Concerning implementing it as an additional QuerySet method like `auto_prefetch()` - I'm not sure what I think, I feel like it could get icky (i.e. increase our technical debt), due to the way it couples things together. I can't imagine ever wanting to use it, though, I would always prefer the manual option.

Luke



On 15/08/17 21:02, Marc Tamlyn wrote:
Hi Gordon,

Thanks for the suggestion.

I'm not a fan of adding a layer that tries to be this clever. How would possible prefetches be identified? What happens when an initial loop in a view requires one prefetch, but a subsequent loop in a template requires some other prefetch? What about nested loops resulting in nested prefetches? Code like this is almost guaranteed to break unexpectedly in multiple ways. Personally, I would argue that correctly setting up and maintaining appropriate prefetches and selects is a necessary part of working with an ORM.

Do you know of any other ORMs which attempt similar magical optimisations? How do they go about identifying the cases where it is necessary?

On 15 August 2017 at 10:44, Gordon Wrigley <[email protected] <mailto:[email protected]>> wrote:

    I'd like to discuss automatic prefetching in querysets.
    Specifically automatically doing prefetch_related where needed
    without the user having to request it.

    For context consider these three snippets using the Question &
    Choice models from the tutorial
    <https://docs.djangoproject.com/en/1.11/intro/tutorial02/#creating-models> 
when
    there are 100 questions each with 5 choices for a total of 500
    choices.

    Default
    |
    forchoice inChoice.objects.all():
    print(choice.question.question_text,':',choice.choice_text)
    |
    501 db queries, fetches 500 choice rows and 500 question rows from
    the DB

    Prefetch_related
    |
    forchoice inChoice.objects.prefetch_related('question'):
    print(choice.question.question_text,':',choice.choice_text)
    |
    2 db queries, fetches 500 choice rows and 100 question rows from
    the DB

    Select_related
    |
    forchoice inChoice.objects.select_related('question'):
    print(choice.question.question_text,':',choice.choice_text)
    |
    1 db query, fetches 500 choice rows and 500 question rows from the DB

    I've included select_related for completeness, I'm not going to
    propose changing anything about it's use. There are places where
    it is the best choice and in those places it will still be up to
    the user to request it. I will note that anywhere select_related
    is optimal prefetch_related is still better than the default and
    leave it at that.

    The 'Default' example above is a classic example of the N+1 query
    problem, a problem that is widespread in Django apps.
    This pattern of queries is what new users produce because they
    don't know enough about the database and / or ORM to do otherwise.
    Experieced users will also often produce this because it's not
    always obvious what fields will and won't be used and subsequently
    what should be prefetched.
    Additionally that list will change over time. A small change to a
    template to display an extra field can result in a denial of
    service on your DB due to a missing prefetch.
    Identifying missing prefetches is fiddly, time consuming and error
    prone. Tools like django-perf-rec
    <https://github.com/YPlan/django-perf-rec> (which I was involved
    in creating) and nplusone <https://github.com/jmcarp/nplusone>
    exist in part to flag missing prefetches introduced by changed code.
    Finally libraries like Django Rest Framework and the Admin will
    also produce queries like this because it's very difficult for
    them to know what needs prefetching without being explicitly told
    by an experienced user.

    As hinted at the top I'd like to propose changing Django so the
    default code behaves like the prefetch_related code.
    Longer term I think this should be the default behaviour but
    obviously it needs to be proved first so for now I'd suggest a new
    queryset function that enables this behaviour.
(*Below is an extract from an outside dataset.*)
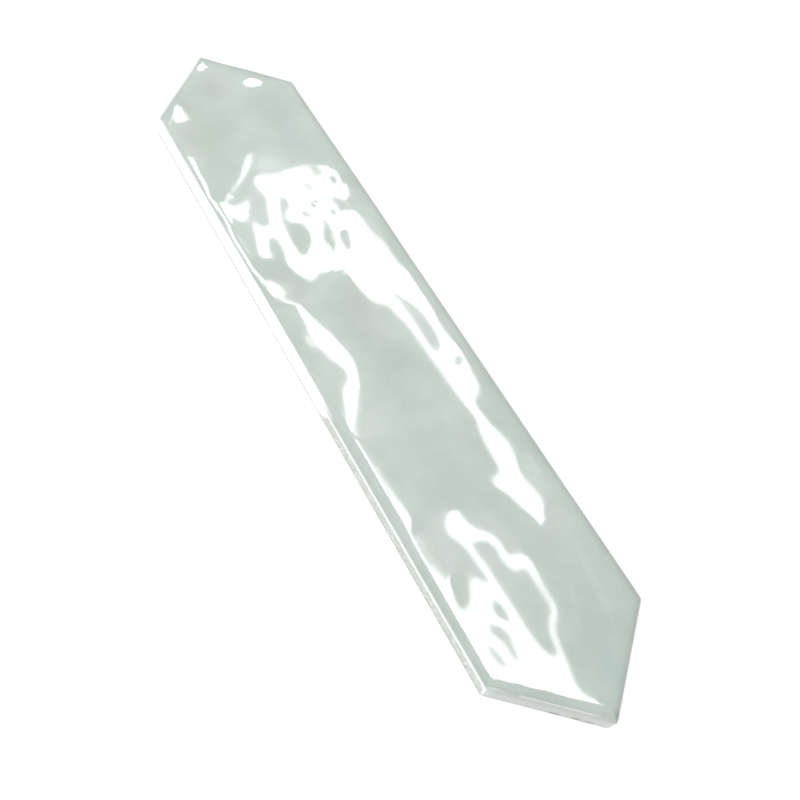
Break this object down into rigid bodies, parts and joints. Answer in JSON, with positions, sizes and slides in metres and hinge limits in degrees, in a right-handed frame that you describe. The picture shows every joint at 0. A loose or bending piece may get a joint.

    I have a proof of concept of this mechanism that I've used
    successfully in production. I'm not posting it yet because I'd
    like to focus on desired behavior rather than implementation
    details. But in summary, what it does is when accessing a missing
    field on a model, rather than fetching it just for that instance,
    it runs a prefetch_related query to fetch it for all peer
    instances that were fetched in the same queryset. So in the
    example above it prefetches all Questions in one query.

    This might seem like a risky thing to do but I'd argue that it
    really isn't.
    The only time this isn't superior to the default case is when you
    are post filtering the queryset results in Python.
    Even in that case it's only inferior if you started with a large
    number of results, filtered basically all of them and the code is
    structured so that the filtered ones aren't garbage collected.
    To cover this rare case the automatic prefetching can easily be
    disabled on a per queryset or per object basis. Leaving us with a
    rare downside that can easily be manually resolved in exchange for
    a significant general improvement.

    In practice this thing is almost magical to work with. Unless you
    already have extensive and tightly maintained prefetches
    everywhere you get an immediate boost to virtually everything that
    touches the database, often knocking orders of magnitude off page
    load times.

    If an agreement can be reached on pursuing this then I'm happy to
    put in the work to productize the proof of concept.